Предавался ли шуткам по поводу выходки Матиуса Руста Горбачев, я не знаю. Едва ли ему по душе пришлось свидетельство того, что противовоздушная оборона его страны дырява. Тем не менее, с точки зрения политической этот постыдный инцидент случился в подходящее время.

Одним из главных препятствий на пути к внешней политике, рассчитанной на большее сотрудничество, была советская военщина. С самого начала своего правления Горбачев дал понять, что военные не будут играть той важной роли, что при Брежневе и Черненко: министр обороны, маршал Сергей Соколов, не получил статуса полноправного члена Политбюро, как то традиционно делалось. К тому же Горбачев носился тогда с новыми, еще плохо проработанными концепциями, вроде «оборонной достаточности».

Выходка Руста дала Горбачеву шанс перетряхнуть советское военное командование, и он проделал это незамедлительно. Немецкий самолет приземлился на Красной площади 28 мая, а всего два дня спустя, 30 мая, министр обороны Соколов был заменен. Как и командующий войсками ПВО наряду с рядом других генералов. Подбирая нового министра обороны, Горбачев использовал классический маневр политика, создающего систему руководства из лично преданных ему назначенцев на ключевые посты: обойдя большинство высших офицеров, он отобрал генерала, уступавшего им несколько ступенек в старшинстве. В данных обстоятельствах у генсека были все основания полагать, что неожиданное продвижение по службе обеспечит ему личную преданность Дмитрия Язова.

Внешне грубо отесанный, краснолицый, ростом далеко за метр восемьдесят, шестидесятитрехлетний Язов оказался грубоватым и простоватым на язык, но в личном плане приятным солдатом.
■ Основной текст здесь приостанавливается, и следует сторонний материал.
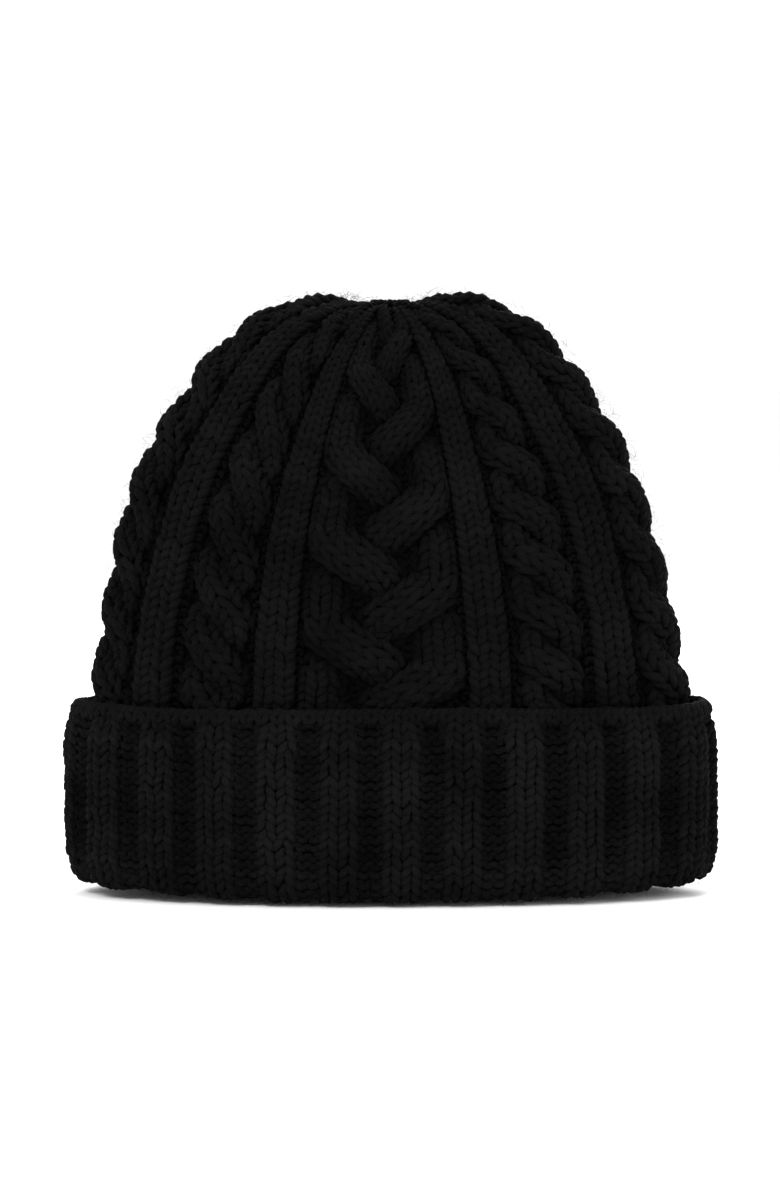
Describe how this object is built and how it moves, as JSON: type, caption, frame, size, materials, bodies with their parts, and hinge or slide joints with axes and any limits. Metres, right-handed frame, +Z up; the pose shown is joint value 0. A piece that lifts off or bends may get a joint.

Позже он признается на одной из встреч, что авария на Чернобыльской атомной станции заставила его основательно пересмотреть свои взгляды. До апреля 1986 года Язов искренне верил, что ядерную войну можно вести и в ней можно победить; Чернобыль же убедил его в том, что ни то, ни другое невозможно. На деле, нации грозит уничтожение, даже если ядерное оружие не будет пущено в ход, поскольку обычные бомбардировки атомных электростанций способны превратить в необитаемое пространство целые страны.

Другой ключевой фигурой среди военных в то время был маршал Сергей Ахромеев, начальник советского Генерального штаба. Родившийся в один год с Язовым, он обошел его по воинскому званию, став маршалом Советского Союза (соответствует пятизвездному генералу в армии США), в то время как Язов был все еще трехзвездным. Тем не менее, хотя Ахромеев и подчинялся Язову как министру обороны, он был ближе к Горбачеву. Как правило, Ахромеев был старшим представителем советских военных, участвовавших в связанных с разоружением встречах на высоком уровне, где он играл ключевую роль в переговорах с американскими официальными лицами.

Ахромеев был солдатом из солдат, по службе он возвысился из самых низов. Как–то в застольной беседе он вспомнил о своем боевом крещении, принятом в качестве сержанта морской пехоты при обороне Ленинграда в начале второй мировой войны. Первую военную зиму он провел буквально в окопах, ни на одну ночь не имея крыши над головой. Вскоре он был произведен в офицеры и быстро рос, еще до конца войны став командиром танкового батальона.